The Rationalist Press Association has embarked on one of its most ambitious publishing project in over a decade: its centenary history. Nicolas Walter, past editor of the New Humanist and Managing Director of the RPA, was originally going to write this history, but died before he could complete the project. So, from the other end of the world came an offer to take the project up. A specimen chapter was sent to the RPA and a contract was duly signed. In January this year I swapped my jandals and t-shirts for the heaviest clothes I could find and spent four weeks researching the RPA's history in the magnificent library at Conway Hall. It takes a special type of person to pant with excitement at the prospect of poring through dusty minute books, and I am such a person. The RPA's minute records go back to 1934. The earlier minutes were – I think – lost in a fire in London in 1944 which also destroyed the library of Charles Watts, the founder of the RPA. But as well as the minutes there is correspondence from some very famous people; Karl Popper, J G Frazer, H G Wells, among others. And then there is the extraordinary collection of the RPA journal; the Literary Guide, then the Humanist, now the New Humanist.

But of course the history of an organisation is more important than the recitation of details like this. It will be worthwhile to set the record straight with this RPA history. It is a continuing source of frustration to me and to other people interested in the history of rationalism and humanism that so few scholars take any serious interest in the history of the movement. Histories of all sorts of different subjects are written which completely ignore the often substantial contribution made by organisations like the RPA. Claims are made about the total irrelevance of humanism to the secularisation process. Rationalism – when it is noticed at all – is often mocked as behind the times, sectarian, 'as bad as religion', dry, overly intellectual, and so on.
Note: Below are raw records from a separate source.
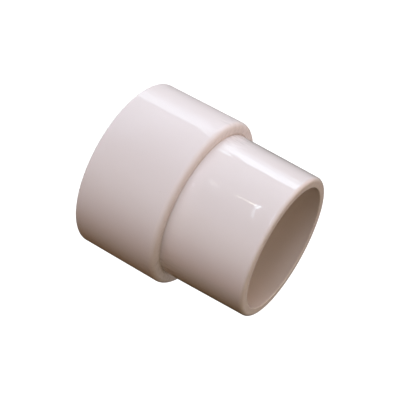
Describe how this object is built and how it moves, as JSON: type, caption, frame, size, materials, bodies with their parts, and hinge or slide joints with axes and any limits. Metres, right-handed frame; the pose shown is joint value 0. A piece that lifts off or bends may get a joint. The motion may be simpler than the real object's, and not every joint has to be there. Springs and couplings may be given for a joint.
{
  "type": "concentric pipe reducer",
  "caption": "Concentric solvent-cement pipe reducer: a wide collar takes the larger pipe and a narrower sleeve standing out of its shoulder takes the smaller one.",
  "frame": {"origin": "centre of the large end's rim, in the plane of the rim, with the reducer standing on that rim", "axes": "+Z along the flow axis from the large end to the small end; the fitting is the same all the way round, so X and Y are free"},
  "size_m": [0.0864, 0.0864, 0.0897],
  "materials": {
    "body_plastic": "glossy warm off-white rigid PVC",
    "sleeve_plastic": "glossy warm off-white rigid PVC",
    "cured_cement": "semi-gloss cured solvent cement"
  },
  "bodies": {
    "root": {"large_socket_body": "body_plastic", "small_socket_sleeve": "sleeve_plastic", "cement_layer": "cured_cement"}
  },
  "joints": []
}
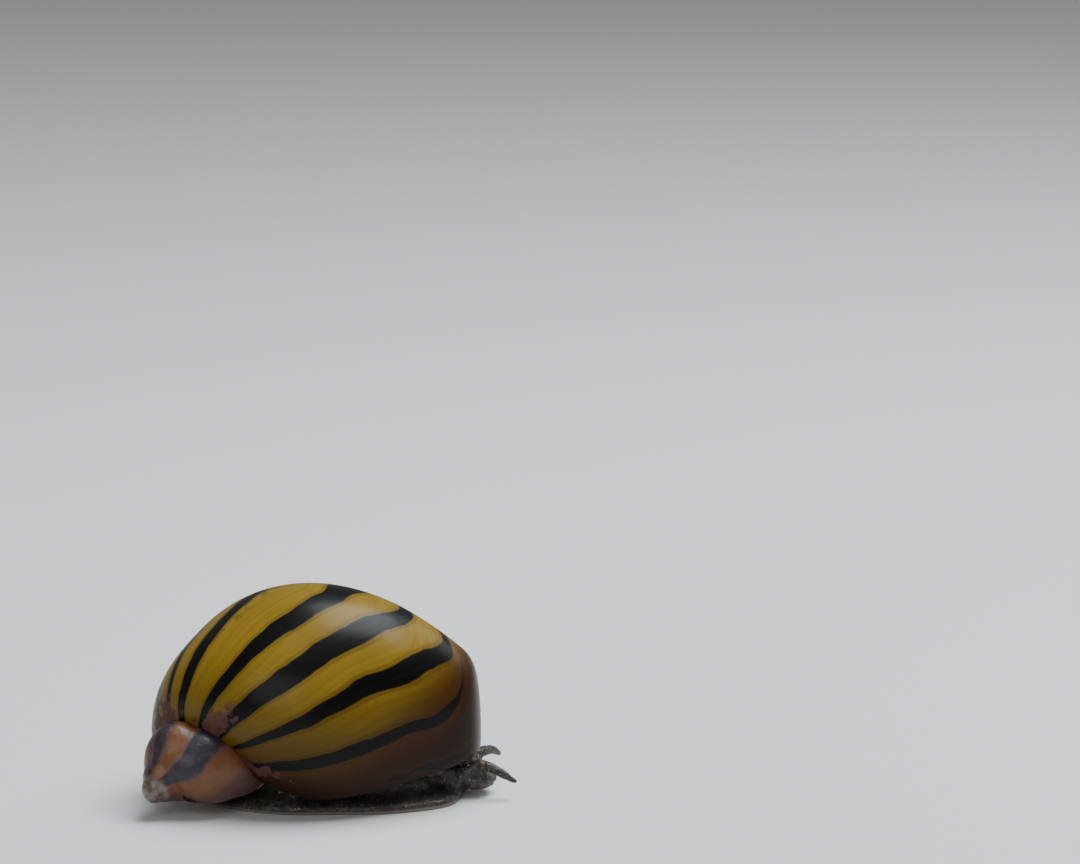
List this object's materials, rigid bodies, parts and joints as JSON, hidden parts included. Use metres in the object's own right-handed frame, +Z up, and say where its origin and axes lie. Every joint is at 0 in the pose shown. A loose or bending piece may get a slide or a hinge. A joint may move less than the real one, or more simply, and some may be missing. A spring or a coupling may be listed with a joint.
{
  "type": "nerite snail",
  "caption": "Live nerite snail with gold and black banded shell, worn spire, toothed deck, lid, foot, snout, tentacles and stalked eyes, still and life-size.",
  "frame": {"origin": "bottom centre of the whole animal's box, on the floor under the foot", "axes": "+Z up, -Y the way the animal heads, -X its right side, +X its left side"},
  "size_m": [0.0158, 0.0232, 0.0137],
  "materials": {
    "shell_body_whorl": "glossy, gold and black bands",
    "shell_spire": "satin, worn mauve-brown with dark bands",
    "shell_apex": "matt, eroded",
    "columellar_deck": "satin, cream",
    "mantle_edge": "moist, dark",
    "body_column": "moist, speckled grey",
    "foot": "moist, speckled grey, pale sole",
    "head": "moist, speckled grey",
    "tentacle_right": "moist, grey",
    "tentacle_left": "moist, grey",
    "eye_stalk_right": "moist, grey",
    "eye_stalk_left": "moist, grey",
    "eye_right": "glossy, black",
    "eye_left": "glossy, black",
    "operculum": "satin, horn grey"
  },
  "bodies": {
    "root": {"shell_body_whorl": "shell_body_whorl", "shell_spire": "shell_spire", "shell_apex": "shell_apex", "columellar_deck": "columellar_deck", "mantle_edge": "mantle_edge", "body_column": "body_column", "foot": "foot", "head": "head", "tentacle_right": "tentacle_right", "tentacle_left": "tentacle_left", "eye_stalk_right": "eye_stalk_right", "eye_stalk_left": "eye_stalk_left", "eye_right": "eye_right", "eye_left": "eye_left", "operculum": "operculum"}
  },
  "joints": []
}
The fact is, of course, that none of this is true. The history of the RPA provides a fascinating insight into the nature of humanism and provides an illuminating mirror to (and of) the wider society. The RPA is in the paradoxical position of now being small and struggling precisely because it was once successful. That we can now walk into any bookshop and buy heretical, unorthodox, even seditious or salacious material, is due in no small way to the RPA. In other areas we find remarkable parallels with the past. The struggles to overturn the ridiculous blasphemy laws, which became serious public disputes in the Gay News case in the late seventies and the Satanic Verses episode a decade later had their parallels before the First World War. The problem of privileged access to the media for the pious goes back to the 1920s.
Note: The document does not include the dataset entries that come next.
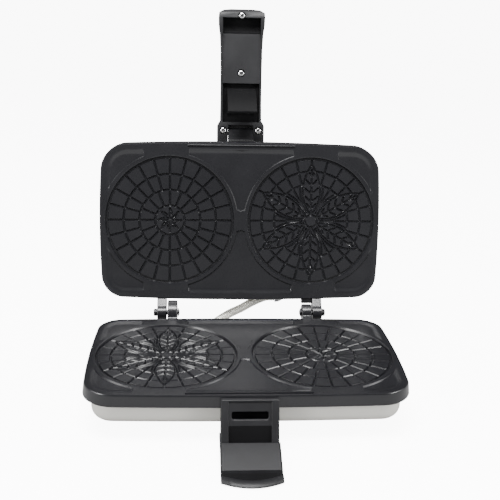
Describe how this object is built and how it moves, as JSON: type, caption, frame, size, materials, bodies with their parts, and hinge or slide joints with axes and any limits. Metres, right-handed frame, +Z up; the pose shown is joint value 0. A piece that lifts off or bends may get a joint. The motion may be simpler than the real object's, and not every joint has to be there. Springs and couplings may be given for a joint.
{
  "type": "waffle cone maker",
  "caption": "Tabletop two-disc cone and wafer iron, shown open: cast patterned plates, thin metal shells, rear hinges, a long latch arm on the lid and a keeper with a grip on the base.",
  "frame": {"origin": "under the middle of the whole object as it stands open, at table height", "axes": "+X to the user's right, -Y towards the user, +Z up"},
  "size_m": [0.28, 0.3296, 0.3351],
  "materials": {
    "nonstick": "cast, dark non-stick coating",
    "silver_shell": "silver satin",
    "black_plastic": "fine moulded texture",
    "steel": "plated",
    "dark_steel": "blackened",
    "reflector": "bright rolled",
    "heater": "heat tinted",
    "rubber": "matte",
    "conduit": "ribbed, plated",
    "lens_red": "clear coloured",
    "lens_green": "clear coloured",
    "heat_resin": "matte"
  },
  "bodies": {
    "base": {"base_plate": "nonstick", "base_shell": "silver_shell", "bottom_cover": "black_plastic", "cover_screw_1": "steel", "cover_screw_2": "steel", "cover_screw_3": "steel", "cover_screw_4": "steel", "front_foot_left": "rubber", "front_foot_right": "rubber", "rear_leg_left": "black_plastic", "rear_leg_right": "black_plastic", "rear_pad_left": "rubber", "rear_pad_right": "rubber", "hinge_pin_left": "dark_steel", "hinge_pin_right": "dark_steel", "hinge_clip_left": "dark_steel", "hinge_clip_right": "dark_steel", "latch_keeper": "black_plastic", "lower_grip": "black_plastic", "grip_screw_left": "steel", "grip_screw_right": "steel", "lower_heater_left": "heater", "lower_heater_right": "heater", "lower_reflector": "reflector", "thermostat": "heat_resin", "thermal_fuse": "steel", "terminal_block": "heat_resin", "cord_inlet": "black_plastic", "base_ferrule": "steel", "conduit": "conduit"},
    "lid": {"lid_plate": "nonstick", "lid_shell": "silver_shell", "upper_heater_left": "heater", "upper_heater_right": "heater", "upper_reflector": "reflector", "power_lens": "lens_red", "ready_lens": "lens_green", "power_lamp": "heat_resin", "ready_lamp": "heat_resin", "lid_elbow": "steel", "latch_mount": "black_plastic", "mount_screw_left": "steel", "mount_screw_right": "steel"},
    "arm": {"arm_tray": "black_plastic", "arm_cover": "black_plastic", "latch_tongue": "black_plastic", "arm_pin": "steel", "ear_screw_left": "steel", "ear_screw_right": "steel", "tongue_screw_left": "steel", "tongue_screw_right": "steel", "floor_screw": "steel", "tip_screw": "steel"}
  },
  "joints": [
    {"name": "lid_hinge", "type": "hinge", "parent": "base", "child": "lid", "pos_m": [0, 0.0679, 0.0465], "axis": [1, 0, 0], "range_deg": [0, 102], "deforming": ["conduit"]},
    {"name": "latch_arm_hinge", "type": "hinge", "parent": "lid", "child": "arm", "pos_m": [0, 0.13439, 0.21455], "axis": [1, 0, 0], "range_deg": [0, 33]}
  ]
}
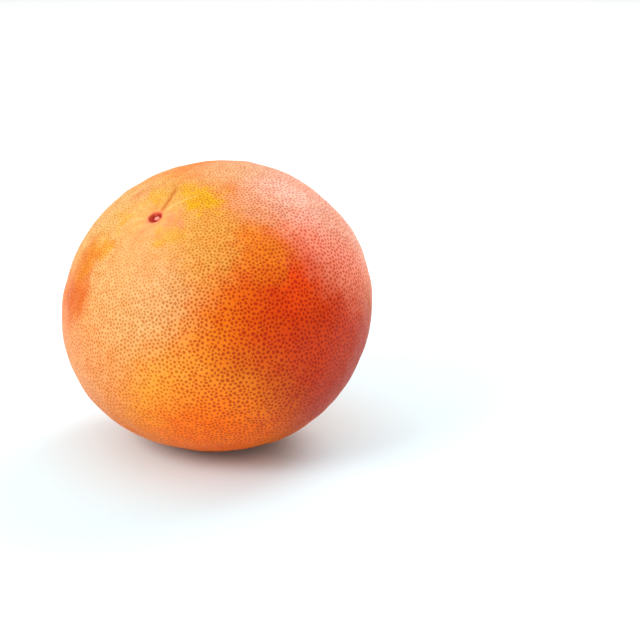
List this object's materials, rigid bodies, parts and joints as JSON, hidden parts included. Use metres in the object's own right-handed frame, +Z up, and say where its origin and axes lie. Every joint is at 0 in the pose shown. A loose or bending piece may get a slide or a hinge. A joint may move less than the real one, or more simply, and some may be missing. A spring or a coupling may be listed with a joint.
{
  "type": "grapefruit",
  "caption": "Whole grapefruit, slightly flattened, with a round stalk scar in a shallow dimple and a small flat spot to rest on.",
  "frame": {"origin": "on the flat resting spot, under the middle of the fruit's bounding box", "axes": "+Z up from the resting spot, +X to the viewer's right, -Y towards the viewer; the stalk end leans 37 degrees from +Z, towards -X and -Y"},
  "size_m": [0.111, 0.111, 0.0997],
  "materials": {
    "rind": "waxy citrus rind, orange with a red blush, finely pored, satin"
  },
  "bodies": {
    "root": {"grapefruit": "rind"}
  },
  "joints": []
}
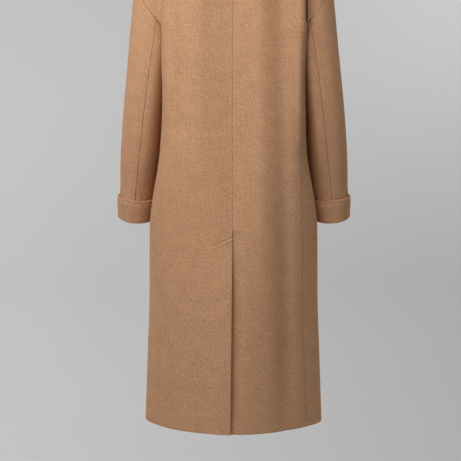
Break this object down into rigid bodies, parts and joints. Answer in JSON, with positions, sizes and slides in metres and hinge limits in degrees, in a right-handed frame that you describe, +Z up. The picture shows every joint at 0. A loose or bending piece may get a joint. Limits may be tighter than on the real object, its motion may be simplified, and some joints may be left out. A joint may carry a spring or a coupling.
{
  "type": "long coat",
  "caption": "Long single-breasted wool coat in its worn, hollow form, with two-piece sleeves, turned-up cuffs, a turned-down collar and a centre back vent.",
  "frame": {"origin": "the middle of the neck opening at the height of the nape, where the wearer's shoulders hold the coat", "axes": "+Z up along the coat, +X to the wearer's left, +Y to the wearer's back; the coat's front faces -Y"},
  "size_m": [0.5748, 0.3354, 1.2574],
  "materials": {
    "wool": "brushed camel wool, matt, with a short nap",
    "horn": "dark brown horn, half gloss"
  },
  "bodies": {
    "root": {"back_left": "wool", "back_right": "wool", "front_left": "wool", "front_right": "wool", "sleeve_upper_left": "wool", "sleeve_upper_right": "wool", "sleeve_under_left": "wool", "sleeve_under_right": "wool", "cuff_left": "wool", "cuff_right": "wool", "collar": "wool", "button_1": "horn", "button_2": "horn", "button_3": "horn", "button_4": "horn"}
  },
  "joints": []
}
This is not to shrug our shoulders and lament that there is nothing new under the sun. It is a call to be familiar with our history so that we may learn from it. My two earlier books have served as a preparation for this work. They are Heathen in Godzone: Seventy Years of Rationalism in New Zealand (NZARH, 1998) and 'A Rebel to His Last Breath': Joseph McCabe and Rationalism (Prometheus Books). Joseph McCabe is, in fact, the uniting thread which runs through these three books. McCabe really was a remarkable man: about a hundred books, 120 monograph-length publications, a similar number of pamphlets, hundreds of magazine and newspaper articles and thousands (literally) of lectures. If this history does nothing more than remind us of these extraordinary people it will be worthwhile.